Father John Misty – Pure Comedy

Pure Comedy“, il nuovo album di Father John Misty, nome d’arte di J. Tillman, è una fosca impresa ossimorica, velata di stile e soavità, ma con un nocciolo di negativismo esistenziale che mette in dubbio la società e la posizione dello stesso Tillman all’interno di essa.

“Pure Comedy” è l’emblema del dramma del fool recitato con fare autoreferenziale e cantautorale, senza però rinunciare a una costruzione musicale raffinata e piacevole, con il risultato di avere delle canzoni dal senso profondo ma portatrici di un’esperienza musicale appagante.
La prima canzone dell’album è quella che gli dona il nome e come un’etichetta sopra un pacco regalo suggerisce con delicatezza tutto quello che c’è all’interno. Piano e voce, per cominciare, ci dice che è questa quella che lui chiama pura commedia, questo spaesamento in tra cielo e terra, un vuoto talmente grande da non riuscire a ritagliarsi una fetta di esistenza.
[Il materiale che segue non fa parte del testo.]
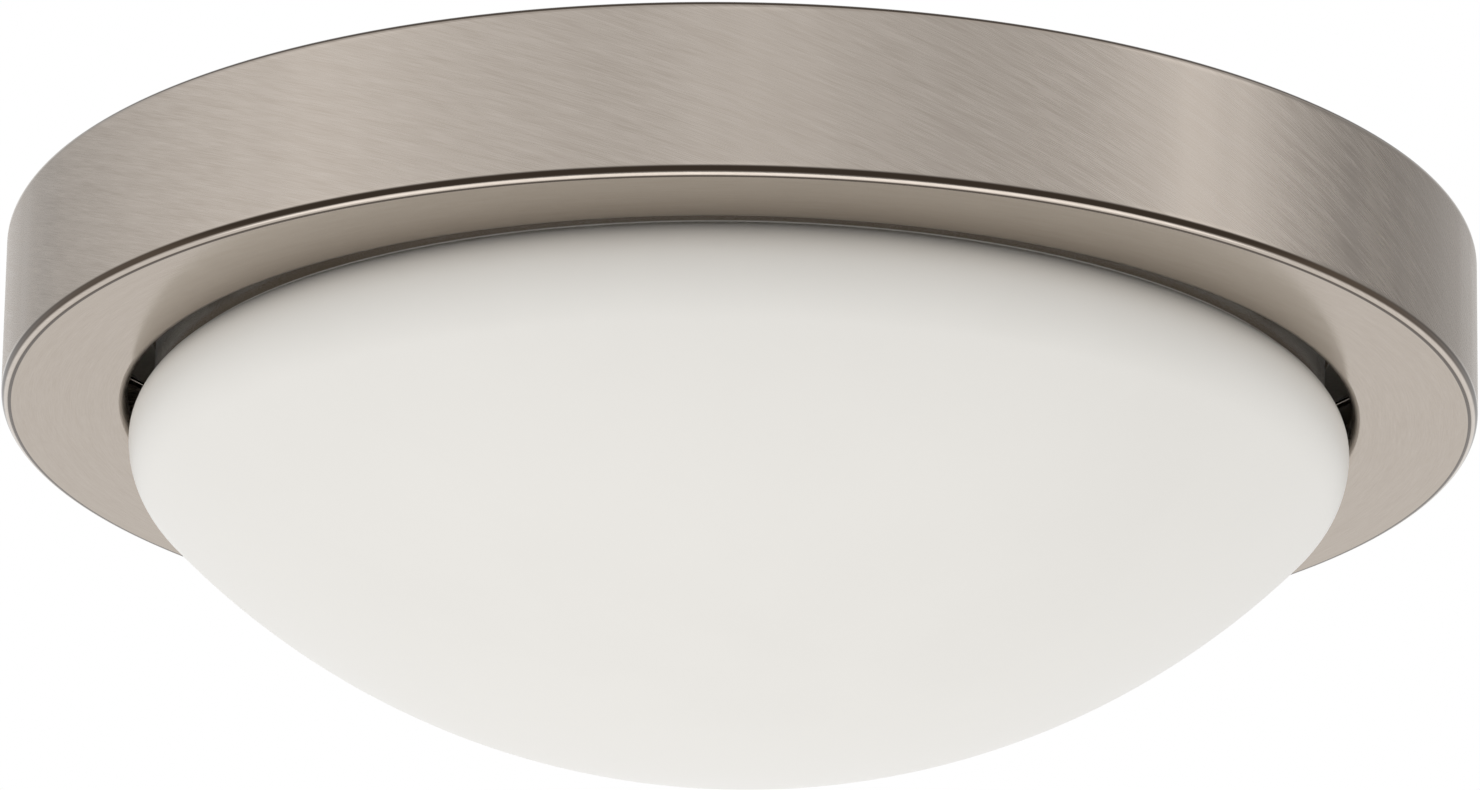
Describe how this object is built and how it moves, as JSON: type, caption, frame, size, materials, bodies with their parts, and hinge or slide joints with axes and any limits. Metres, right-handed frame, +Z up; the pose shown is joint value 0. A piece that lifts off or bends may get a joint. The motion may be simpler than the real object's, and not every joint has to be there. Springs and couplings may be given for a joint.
{
  "type": "flush mount ceiling light",
  "caption": "Round flush mount ceiling light: a brushed nickel drum pan whose opal glass bowl snaps into its opening over screw-base lamps.",
  "frame": {"origin": "centre of the ceiling plane, at the middle of the crossbar's screw slots", "axes": "+Z up into the ceiling, along the light's own axis; +X along the crossbar and the lamps"},
  "size_m": [0.33, 0.33, 0.1156],
  "materials": {
    "brushed_nickel": "brushed satin nickel plate",
    "opal_glass": "satin opal, white all through",
    "white_enamel": "gloss white enamel",
    "zinc_steel": "bright zinc plate",
    "spring_steel": "tempered spring steel",
    "black_nylon": "moulded nylon",
    "mineral_wool": "mineral wool felt",
    "white_silicone": "soft silicone sponge",
    "porcelain": "glazed white porcelain",
    "brass": "bright brass",
    "frosted_glass": "soft white, satin",
    "lamp_aluminium": "drawn aluminium",
    "black_glass": "fused black glass",
    "solder": "soft solder",
    "ivory_phenolic": "moulded phenolic",
    "green_steel": "green dyed plate",
    "black_insulation": "silicone insulation",
    "white_insulation": "silicone insulation"
  },
  "bodies": {
    "fixture": {"pan": "brushed_nickel", "back_plate": "white_enamel", "pan_rivets": "zinc_steel", "wire_bushing": "black_nylon", "insulation_pad": "mineral_wool", "crossbar": "zinc_steel", "fixture_studs": "zinc_steel", "fixture_nuts": "zinc_steel", "shade_gasket": "white_silicone", "shade_clip_1": "spring_steel", "shade_clip_2": "spring_steel", "shade_clip_3": "spring_steel", "clip_rivets": "zinc_steel", "lampholder_1_bracket": "zinc_steel", "lampholder_2_bracket": "zinc_steel", "bracket_rivets": "zinc_steel", "lampholder_1_body": "porcelain", "lampholder_2_body": "porcelain", "lampholder_1_shell": "brass", "lampholder_2_shell": "brass", "lampholder_1_contact": "brass", "lampholder_2_contact": "brass", "lampholder_screws": "zinc_steel", "terminal_block": "ivory_phenolic", "terminal_screws": "brass", "block_screw": "zinc_steel", "ground_screw": "green_steel", "lead_saddle": "zinc_steel", "saddle_rivet": "zinc_steel", "lead_1_live": "black_insulation", "lead_1_neutral": "white_insulation", "lead_2_live": "black_insulation", "lead_2_neutral": "white_insulation"},
    "shade": {"shade_glass": "opal_glass"},
    "lamp_1_tip": {"lamp_1_button": "solder"},
    "lamp_1": {"lamp_1_bulb": "frosted_glass", "lamp_1_cap": "lamp_aluminium", "lamp_1_insulator": "black_glass"},
    "lamp_2_tip": {"lamp_2_button": "solder"},
    "lamp_2": {"lamp_2_bulb": "frosted_glass", "lamp_2_cap": "lamp_aluminium", "lamp_2_insulator": "black_glass"}
  },
  "joints": [
    {"name": "shade_drop", "type": "slide", "parent": "fixture", "child": "shade", "axis": [0, 0, -1], "range_m": [0, 0.12], "deforming": ["shade_clip_1", "shade_clip_2", "shade_clip_3"]},
    {"name": "lamp_1_travel", "type": "slide", "parent": "fixture", "child": "lamp_1_tip", "axis": [1, 0, 0], "range_m": [0, 0.0218]},
    {"name": "lamp_1_turn", "type": "hinge", "parent": "lamp_1_tip", "child": "lamp_1", "pos_m": [0, 0.038, -0.043], "axis": [1, 0, 0], "range_deg": [0, 2160]},
    {"name": "lamp_2_travel", "type": "slide", "parent": "fixture", "child": "lamp_2_tip", "axis": [-1, 0, 0], "range_m": [0, 0.0218]},
    {"name": "lamp_2_turn", "type": "hinge", "parent": "lamp_2_tip", "child": "lamp_2", "pos_m": [0, -0.038, -0.043], "axis": [-1, 0, 0], "range_deg": [0, 2160]}
  ],
  "couplings": [
    {"joint": "lamp_1_travel", "follows": "lamp_1_turn", "m_per_rad": 0.0005775},
    {"joint": "lamp_2_travel", "follows": "lamp_2_turn", "m_per_rad": 0.0005775}
  ]
}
Una sorprendente aura alternative ricopre “Total Enterteinment Forever” senza la quale l’atmosfera sarebbe molto simile a quella che si troverebbe in uno dei primi album di Elthon John. “Thing That Would Have Been Known Before The Revolution” è la canzone dove iniziano ad aprirsi le crepe nella fiducia verso questa società che assiste passiva a quello che sta avvenendo. Un’ironica guida alla non reazione, anche qui incorniciata entro una bellezza sonora che ricorda il magnifico disco solista di George Harrison “All Things Must Pass”.
Tra Bob Dylan e il già citato Elthon John, la melodia si dipana tra le pieghe delle parole attraverso “Ballad Of The Dying Man”, le eteree “Birdie” e “Leaving In L.A.”.
Il Beck del bellissimo “Sea Change” viene richiamato dalle note di “ A Bigger Paper Bag” e “Smoochie”, accompagnando la fine dell’album in un corridoio sempre più permeato di atmosfere sospese, fino alla scarna e country “Memo” e alla finale “In Twenty Years Or So”, con acustica e piano ad accompagnare l’ascoltatore all’uscita.

“Pure Comedy” è un incastro di generi ed emozioni contraddittorie, tra il cantautorale che oscilla tra poesia e protesta, tra cinismo e lirica, melodia per far stare comodi e a proprio agio un pubblico di cui non ha fiducia e in cui non crede, rendendolo una figura controversa e spesso criticata. Tillman produce però un album bello e che culla le orecchie, rendendo questa contraddizione ancora più prorompente e stridente nell’ascoltatore, per un artista che puoi giudicare in mille modi, ma che difficilmente si può ignorare.